Во второй главе нам представляют жену профессора. Это ранний экспонат в галерее незаурядных, изящных, мечтательных женщин, часто встречающихся у Набокова.{41} Она искренне любит своего сурового мужа, почитает его — и боится. Ее сложный живой душевный мир полон трепетных предчувствий, тонких видений и многозначительных снов, в одном из которых, недавно, ей привиделся «Джэк», ее поклонник до замужества, рано умерший. Наутро, движимая вместе состраданием и суеверием, она написала к нему письмо, письмо к призраку, и это-то письмо было выкрадено из ее бювара частным сыщиком и передано мужу. Она теперь ждет его с минуты на минуту. Он приезжает поздно и, чтобы лучше приготовить ее к выбранному им роду казни, хорошо зная ее болезненное внимание ко всему потустороннему, разсказывает за столом отвратительную историю одной гадалки, тело которой по ее смерти будто бы оказалось все сплошь составленным из скользких красноватых колец огромного червя, и этот червь на глазах доктора медленно уполз под дверь, разматываясь и обнажая влажный скелет. Затем профессор говорит жене, что будет ждать ее в спальне, и просит не зажигать света, когда она придет. Уже в постели, она тянется обнять мужа, и ее руки обвиваются вокруг скелета, череп которого скатывается к ней на плечо. Тут вспыхивает свет, и наш профессор выходит из-за ширмы и видит, что жена его мертва и что она держит в объятиях костяк горбуна, приобретенный им за границей для университетского музея. Finis.

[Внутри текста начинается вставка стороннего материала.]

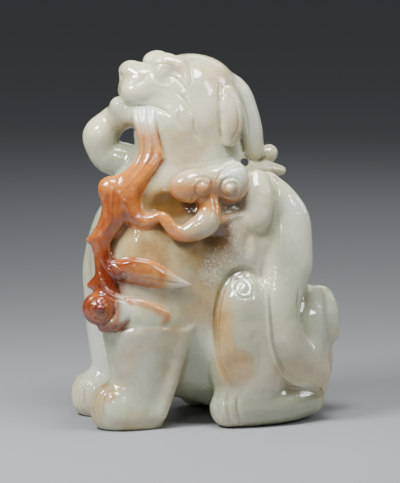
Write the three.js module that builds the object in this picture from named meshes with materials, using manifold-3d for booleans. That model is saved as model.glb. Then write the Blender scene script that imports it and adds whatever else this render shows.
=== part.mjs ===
// A seated mythical beast carved from one pebble of pale jade, chewing a spray of lingzhi fungus.
// Millimetres, +Z up, origin on the ground under the middle of the figure. The beast looks along -X,
// its left flank faces -Y, and the fungus, carved out of the pebble's russet skin, hangs down that side.
//
// The figure is modelled as a carver thinks of it: round lumps and tapering limbs that melt into each
// other, with hollows and lines cut in afterwards. Each lump is a function that gives the distance from
// a point to its surface (negative inside the stone). Marching cubes turns the whole into a mesh.
import * as THREE from "three";
import { MarchingCubes } from "three/addons/objects/MarchingCubes.js";
import { SimplifyModifier } from "three/addons/modifiers/SimplifyModifier.js";
import { mergeVertices } from "three/addons/utils/BufferGeometryUtils.js";
import Module from "manifold-3d";

// Driving sizes
const HEIGHT = 96; // ground to the top of the brows
const LEDGE = 26.2; // top of the near foreleg, where the fungus stands on it
const FOREPAW_OUT = 10.7; // middle of the body to the middle of a forepaw
const HAUNCH_OUT = 15.2; // middle of the body to the middle of a haunch
const BAND_OUT = 20; // middle of the body to the widest place of the band along the flank
const CENTRING = 0.83; // moves the finished figure along X, so that its box is centred on the origin

// Fineness of the mesh
const CELL = 0.6; // marching-cube cell
const BLOCK = 4; // cells along a block that is skipped when the surface is far from it
const FAR = 5; // how far the surface must be for that
const TRIANGLES = 9800; // kept after simplifying
const REACH = 8; // limbs further away than this answer roughly

// Shapes: each returns a function of a point p = [x, y, z]

/** An egg-shaped lump with three radii, turned by Euler angles in degrees. */
function ball(centre, radii, turn = [0, 0, 0]) {
  const euler = new THREE.Euler(...turn.map(THREE.MathUtils.degToRad));
  const m = new THREE.Matrix4().makeRotationFromEuler(euler).elements;
  const [a, b, c] = radii;
  return ([px, py, pz]) => {
    const x = px - centre[0];
    const y = py - centre[1];
    const z = pz - centre[2];
    const u = (m[0] * x + m[1] * y + m[2] * z) / a;
    const v = (m[4] * x + m[5] * y + m[6] * z) / b;
    const w = (m[8] * x + m[9] * y + m[10] * z) / c;
    const k = Math.hypot(u, v, w);
    return (k * (k - 1)) / (Math.hypot(u / a, v / b, w / c) + 1e-9);
  };
}

/** A limb whose thickness runs smoothly through the given stations, each [x, y, z, radius].
 *  flat squashes it: [nx, ny, nz, share] makes it share times as thick along that direction. */
function limb(stations, { flat = [0, 1, 0, 1], steps = 4 } = {}) {
  const path = new THREE.CatmullRomCurve3(
    stations.map(([x, y, z]) => new THREE.Vector3(x, y, z)),
    false,
    "centripetal",
  );
  const spans = (stations.length - 1) * steps;
  const across = new THREE.Vector3(flat[0], flat[1], flat[2]).normalize();
  const stretch = 1 / flat[3] - 1;
  const wide = ([x, y, z]) => {
    const along = (across.x * x + across.y * y + across.z * z) * stretch;
    return [x + across.x * along, y + across.y * along, z + across.z * along];
  };
  const box = new THREE.Box3();
  const beads = [];
  for (let i = 0; i <= spans; i++) {
    const at = Math.min(Math.floor(i / steps), stations.length - 2);
    const share = i / steps - at;
    const radius = THREE.MathUtils.lerp(stations[at][3], stations[at + 1][3], share);
    const bead = path.getPoint(i / spans);
    box.union(new THREE.Box3().setFromCenterAndSize(bead, new THREE.Vector3().setScalar(2 * radius)));
    beads.push([...wide(bead.toArray()), radius]);
  }
  box.expandByScalar(Math.max(0, flat[3] - 1) * stations[0][3]);
  const spot = new THREE.Vector3();
  return (p) => {
    const gap = box.distanceToPoint(spot.set(...p));
    if (gap > REACH) return gap;
    const [px, py, pz] = wide(p);
    let nearest = Infinity;
    for (let i = 0; i < spans; i++) {
      nearest = Math.min(nearest, coneGap(px, py, pz, beads[i], beads[i + 1]));
    }
    return nearest;
  };
}

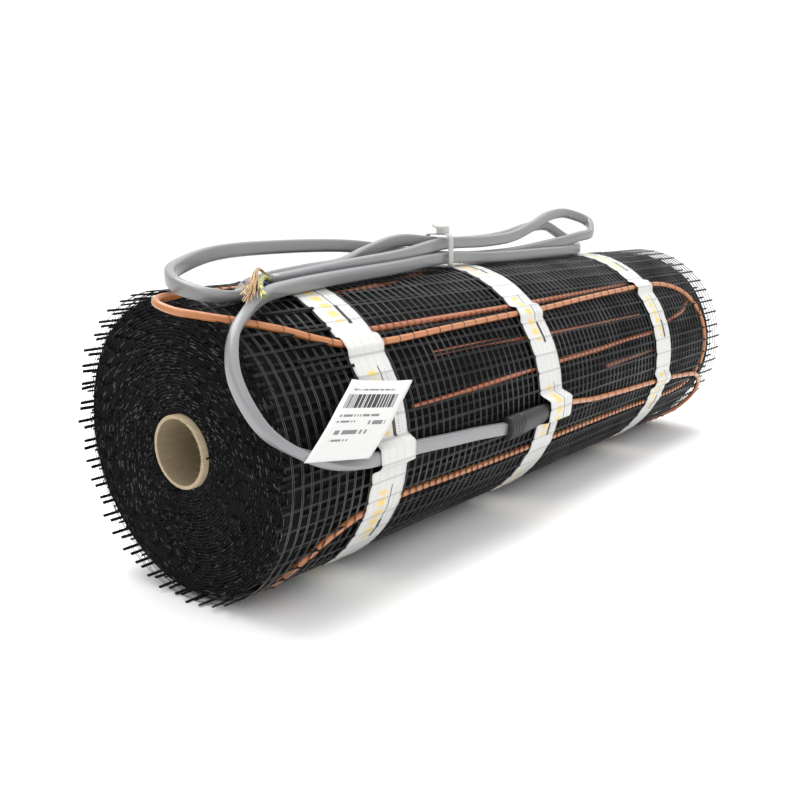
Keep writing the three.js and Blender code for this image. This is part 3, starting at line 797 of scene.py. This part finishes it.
def crossing_threads(route):
    """Threads of the net that pass over a cable: over all of a bedded stretch, and over each
    second pair's place on a stretch that lies on the net."""
    fine, broad = [], []
    offsets = (-3.6, -2.4, -1.7, -0.9, 0.0, 0.9, 1.7, 2.4, 3.6)

    def height_at(away, centre):
        rest = OUTER_NET + 0.35
        if abs(away) > 3:
            return rest
        if abs(away) > 1.9:
            return max(rest, centre + 0.3)
        return max(rest, centre + math.sqrt((CABLE_RADIUS + 0.25) ** 2 - away**2))

    for before, after in zip(route, route[1:]):
        x, turn, height = unrolled(before)
        next_x, next_turn, _ = unrolled(after)
        run = ROLL_RADIUS * math.remainder(next_turn - turn, 2 * math.pi)
        length = math.hypot(next_x - x, run)
        lengthwise, round_share = abs(next_x - x) / length, abs(run) / length
        cells = sorted((math.floor((x - WARP_FIRST) / WARP_PITCH),
                        math.floor((next_x - WARP_FIRST) / WARP_PITCH)))
        if cells[0] != cells[1] and lengthwise > 0.35 and abs(x) < 246:
            bedded = height < 0
            if bedded or cells[1] % 2 == 0:
                for side in ((-0.5, 0.5) if bedded else (0.5,)):
                    at = WARP_FIRST + WARP_PITCH * cells[1] + side * WARP_PAIR
                    fine.append([
                        on_roll(at, math.degrees(turn + away / lengthwise / ROLL_RADIUS),
                                height_at(away, height))
                        for away in offsets])
        pitch = 2 * math.pi / WEFT_COUNT
        rows = sorted((math.floor(turn / pitch - 0.5), math.floor(next_turn / pitch - 0.5)))
        if rows[1] - rows[0] == 1 and round_share > 0.45 and height < 0.1 and abs(x) < 243:
            angle = weft_angle(rows[1])
            broad.append([
                on_roll(x + away / round_share, angle, height_at(away, height))
                for away in offsets])
    return fine, broad


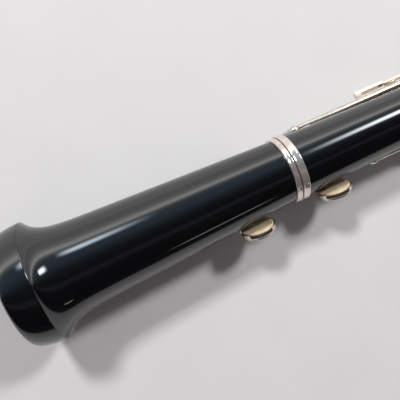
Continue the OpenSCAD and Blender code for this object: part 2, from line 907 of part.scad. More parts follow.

Я должен опять сказать, что в этом разсказе очевидны изъяны слога и композиции и что в этом отношении он проигрывает в сравнении с другими, которые Набоков напечатал в 1924 году после «Мести». В трактовке трафаретного и к тому же рано обнаруженного сюжетного узла как будто нет ничего необычайного, нет, например, новой точки обзора, которая — как это часто бывает в более поздних сочинениях Набокова — превращала бы трафарет в новый образец. Первая глава напоминает о самых недолговечных произведениях Бунина; вторая как будто состоит наполовину из Мопассана, наполовину из резких, крупнозернистых сцен немецкого кинематографа тех лет. Все действующие лица похожи на слуг, которые суетятся только когда хозяин следит за ними, а чуть отвернется, застывают как истуканы. Слогу Набокова в «Мести» свойственна некоторая стилистическая банальность: например, задумчивое многоточие — непритязательный трюк, указательным перстом тычущий в расплывчатый, немного печальный оттенок смысла за пределами фразы, — встречается двадцать пять раз на протяжении двух сотен предложений, из которых состоит разсказ, — чуть ли не каждый абзац как бы сходит на нет в многоточии. Очень скоро — в том же году — Набоков решительно избавился от дурной манеры ложной многозначительности.{42}
3.
Тем не менее, несмотря на все несовершенства, несмотря на простоту механизма и некоторую еще неловкость выражения, разсказ этот поистине замечателен — не сам по себе, но тем особенным местом среди других вещей Набокова, которое он занимает. А занимает он место самого раннего из известных нам пакгаузов, где Набоков запасал, взвешивал и пробовал несколько
Во-первых, его рука видна в некоторых особенностях самой композиции. Одним из главных достижений Набокова в прозаическом искусстве (как русском, так и английском) нужно считать его несравненную технику начал и концовок, а также умение посредством тонких подготовительных ходов изумительно гладко и чисто переходить от темы к теме, часто создавая кругообразный, или вернее сказать, замкнутый тематический рисунок, который можно вполне понять и оценить только при многократном перечитывании. Особенное значение «Мести» состоит отчасти в той причудливо выпуклой, искусственной форме, чем-то напоминающей ухоженных пуделей или подстриженные купы деревьев, которую Набоков избрал для этого разсказа, форме, где все эти композиционные элементы доступны ничем не затрудненному изучению.